The Stanfield Memorial Fund was established by Rev John E Stanfield, Dr Lorna C Barrie and Lady (Audrey) Wood together with their children and grandchildren as a permanent memorial to their parents, Rev John Howard Stanfield and Lillian May Stanfield. The memorial fund has supported the building of the new Gatehouse and Screen, including a perching bench carved with a quote from John Wesley   “I look upon the whole world as my parish”.   The family’s global ministry, stretching from 1874 to 1997, reflects this. The remaining funds have been donated to the College’s Bursary Fund.

Gatehouse

 

The Revd John E Stanfield writes:

Through the fund the family is also celebrating its global work with the Methodist Missionary Society, stretching from 1874 to 1997, as follows:

 

Our grandparents, Rev Edward and Celia Harris, South Africa 1874 to 1884
Our parents, Rev John Howard and Lillian May Stanfield, China 1910 to 1951
Me, Rev John E Stanfield, Gambia W. Africa, 1950 to 1957
My wife, Enid Stanfield (Robertshaw), India 1954 to 1958
My daughter and son-in-law, Rev Dr Simon Topping and Jane Stanfield, Argentina 1994 to 1997

 

John E Stanfield from the Stanfield Family Collection

John E Stanfield came to Wesley House after the Second World War in which he served in the Royal Signals. John worked first in Kweilin with the British Army Aid Group, originally formed to get prisoners out of Hong Kong.  Kweilin was partially destroyed under the Chinese ‘scorched earth’ policy and John drove a thousand miles north to Sian (resting place of the buried warriors found thirty years later).
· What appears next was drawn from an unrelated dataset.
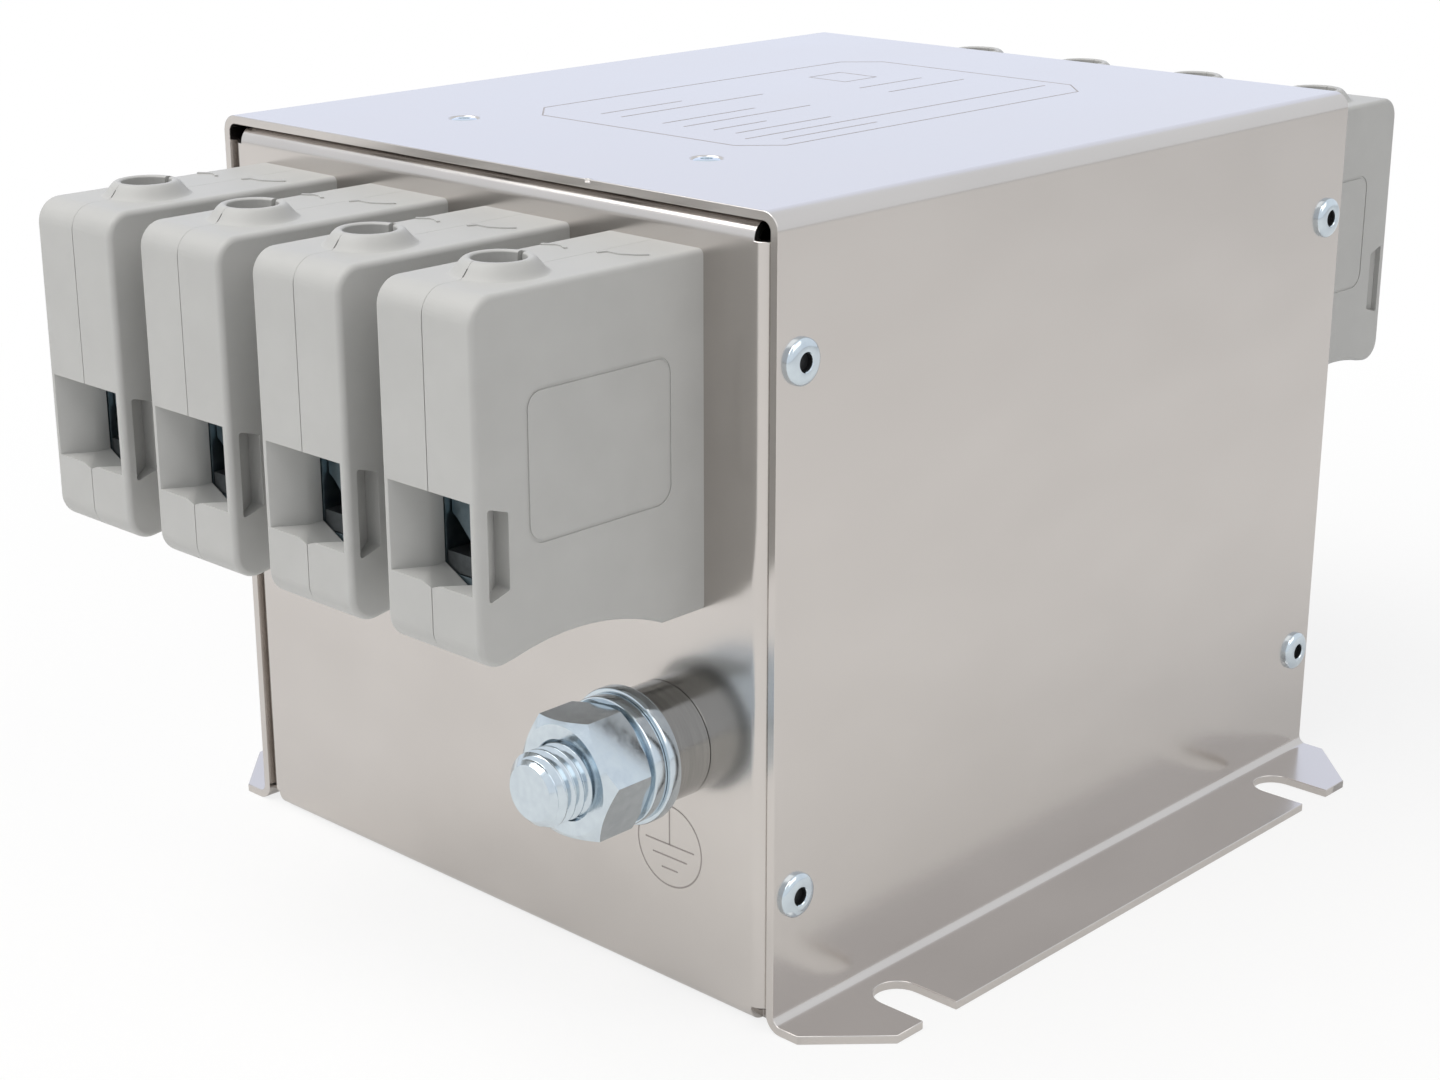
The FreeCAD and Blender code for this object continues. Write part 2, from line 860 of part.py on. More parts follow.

There he worked with Chinese intelligence to establish wireless stations on the Yellow River.  The tide of war changed abruptly with the allied dropping of the atomic bomb over Hiroshima after which John flew six hundred miles to Peking, the Japanese-occupied capital of China, and as the senior British officer present signed the final Japanese surrender in the Forbidden City of the Emperors of China.
After  his training at Wesley House  John continued the missionary tradition of his family and was sent to the small West African country of the Gambia (China, his first preference, being closed because of the Communist take-over), and quickly became not only the Synod secretary of the Gambia District but also its Acting Chairman.